● GIVEN REQUEST
From the listing that follows, extract every line and set it down unaltered.
-------- GIVEN INFORMATION
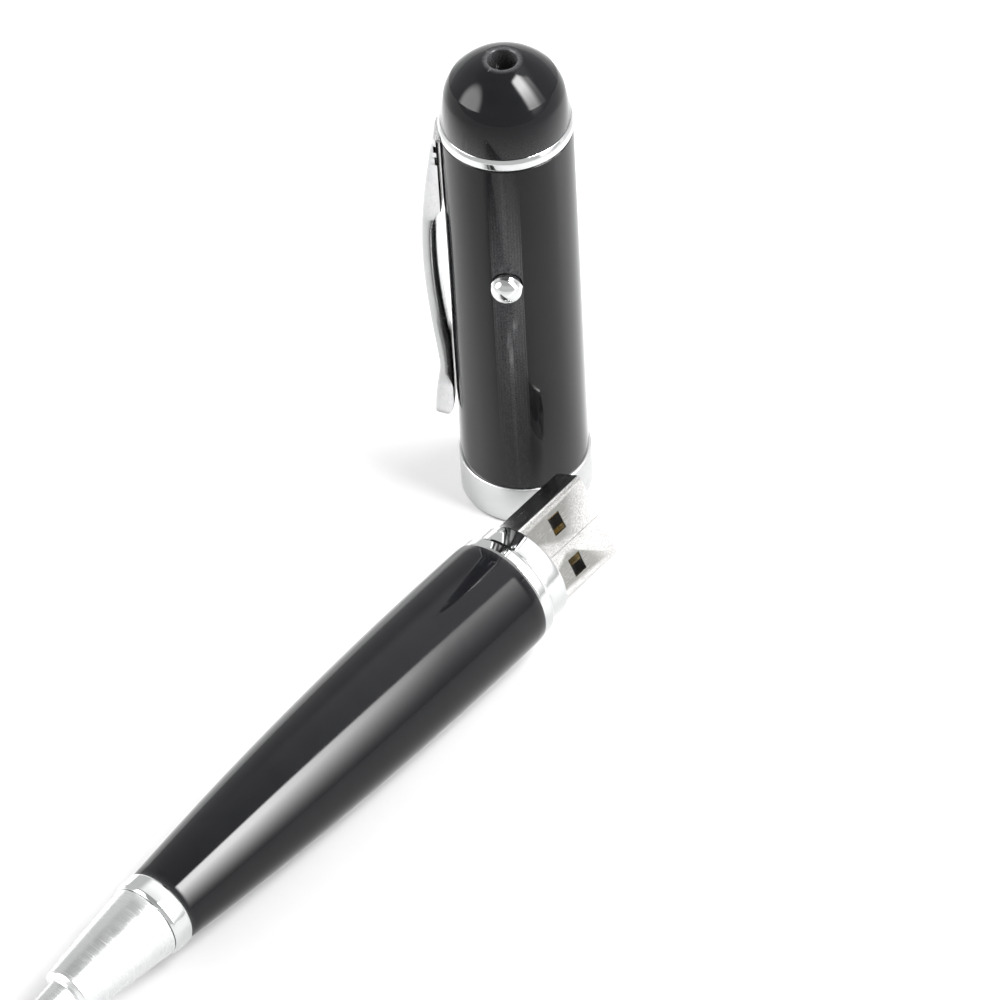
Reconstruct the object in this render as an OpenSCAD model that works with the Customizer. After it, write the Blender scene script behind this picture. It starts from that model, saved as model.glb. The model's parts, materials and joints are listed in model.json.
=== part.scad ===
// Banknote checking pen: a ballpoint pen whose cap holds an ultraviolet lamp
// and whose barrel ends in a USB plug. It is drawn pulled apart, as it is laid
// out for use: the cap stands on its mouth and the barrel lies beside it.
// The origin is the centre of the cap's mouth, on the table. +Z runs up the cap
// and the barrel's plug points along +Y. Lengths are in millimetres.

/* [Cap] */
// Outer diameter of the cap tube
cap_d = 16.2; // [16:0.1:17.5]
// Height of the trim ring's lower edge above the table
cap_tube_top = 60.2; // [60:0.1:66]
// Diameter of the satin collar at the mouth
collar_d = 16.7; // [16.6:0.1:18]
// Height of the collar
collar_h = 6; // [4:0.5:8]
// Bore that grips the barrel's neck
mouth_bore = 13.4; // [13.35:0.05:13.5]
// Depth of the bore that covers the USB plug
mouth_depth = 19; // [18:0.5:19.5]
// Height of the trim ring
trim_h = 1.8; // [1.2:0.1:2.4]
// Height of the crown above the trim ring
crown_h = 9.1; // [8.8:0.1:11]
// Diameter of the light aperture in the crown
aperture_d = 3.6; // [2.5:0.1:4.5]

/* [Clip and button] */
// Direction of the clip round the cap, from +X
clip_turn = 215; // [180:5:260]
// Width of the clip
clip_w = 4.6; // [3.5:0.1:5]
// Direction of the button round the cap, from +X
button_turn = 305; // [290:5:330]
// Height of the button's centre
button_z = 41.7; // [40:0.1:44]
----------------
● REPLY TO THE TASK
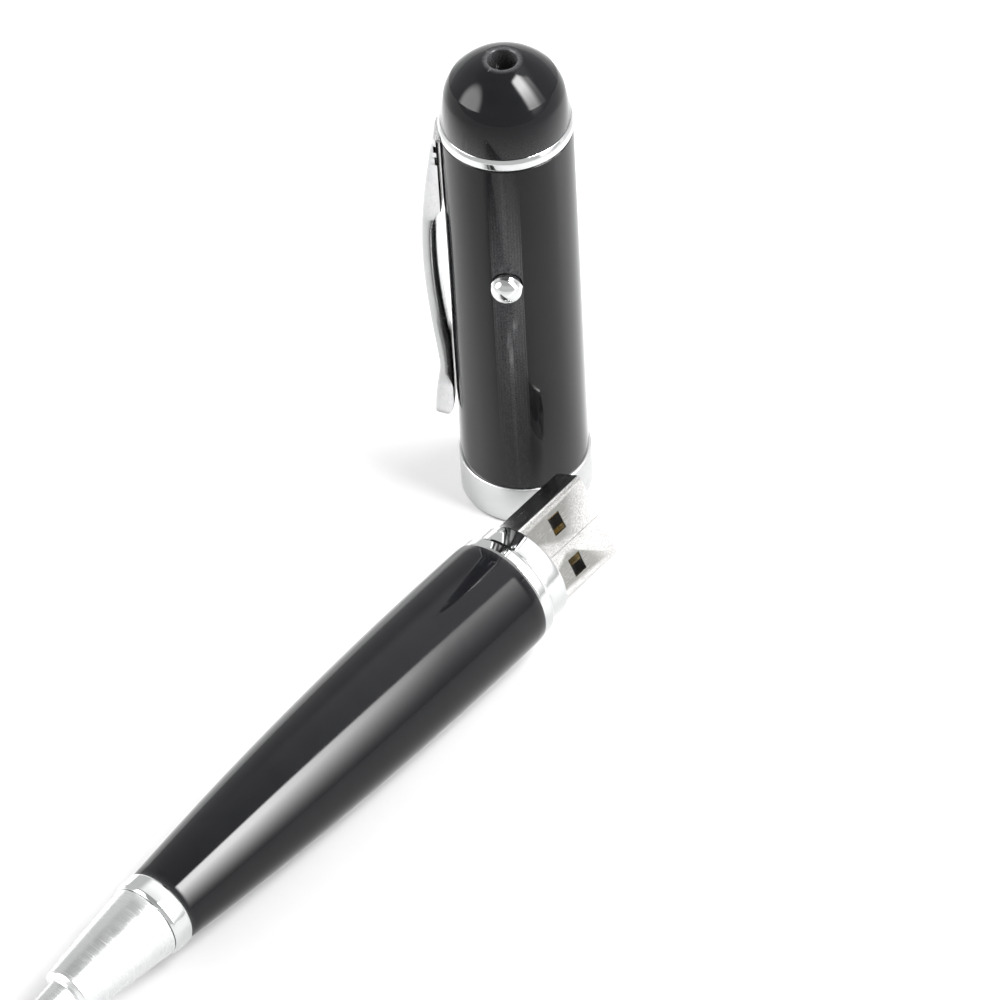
Reconstruct the object in this render as an OpenSCAD model that works with the Customizer. After it, write the Blender scene script behind this picture. It starts from that model, saved as model.glb. The model's parts, materials and joints are listed in model.json.
=== part.scad ===
// Banknote checking pen: a ballpoint pen whose cap holds an ultraviolet lamp
// and whose barrel ends in a USB plug. It is drawn pulled apart, as it is laid
// out for use: the cap stands on its mouth and the barrel lies beside it.
// The origin is the centre of the cap's mouth, on the table. +Z runs up the cap
// and the barrel's plug points along +Y. Lengths are in millimetres.

/* [Cap] */
// Outer diameter of the cap tube
cap_d = 16.2; // [16:0.1:17.5]
// Height of the trim ring's lower edge above the table
cap_tube_top = 60.2; // [60:0.1:66]
// Diameter of the satin collar at the mouth
collar_d = 16.7; // [16.6:0.1:18]
// Height of the collar
collar_h = 6; // [4:0.5:8]
// Bore that grips the barrel's neck
mouth_bore = 13.4; // [13.35:0.05:13.5]
// Depth of the bore that covers the USB plug
mouth_depth = 19; // [18:0.5:19.5]
// Height of the trim ring
trim_h = 1.8; // [1.2:0.1:2.4]
// Height of the crown above the trim ring
crown_h = 9.1; // [8.8:0.1:11]
// Diameter of the light aperture in the crown
aperture_d = 3.6; // [2.5:0.1:4.5]

/* [Clip and button] */
// Direction of the clip round the cap, from +X
clip_turn = 215; // [180:5:260]
// Width of the clip
clip_w = 4.6; // [3.5:0.1:5]
// Direction of the button round the cap, from +X
button_turn = 305; // [290:5:330]
// Height of the button's centre
button_z = 41.7; // [40:0.1:44]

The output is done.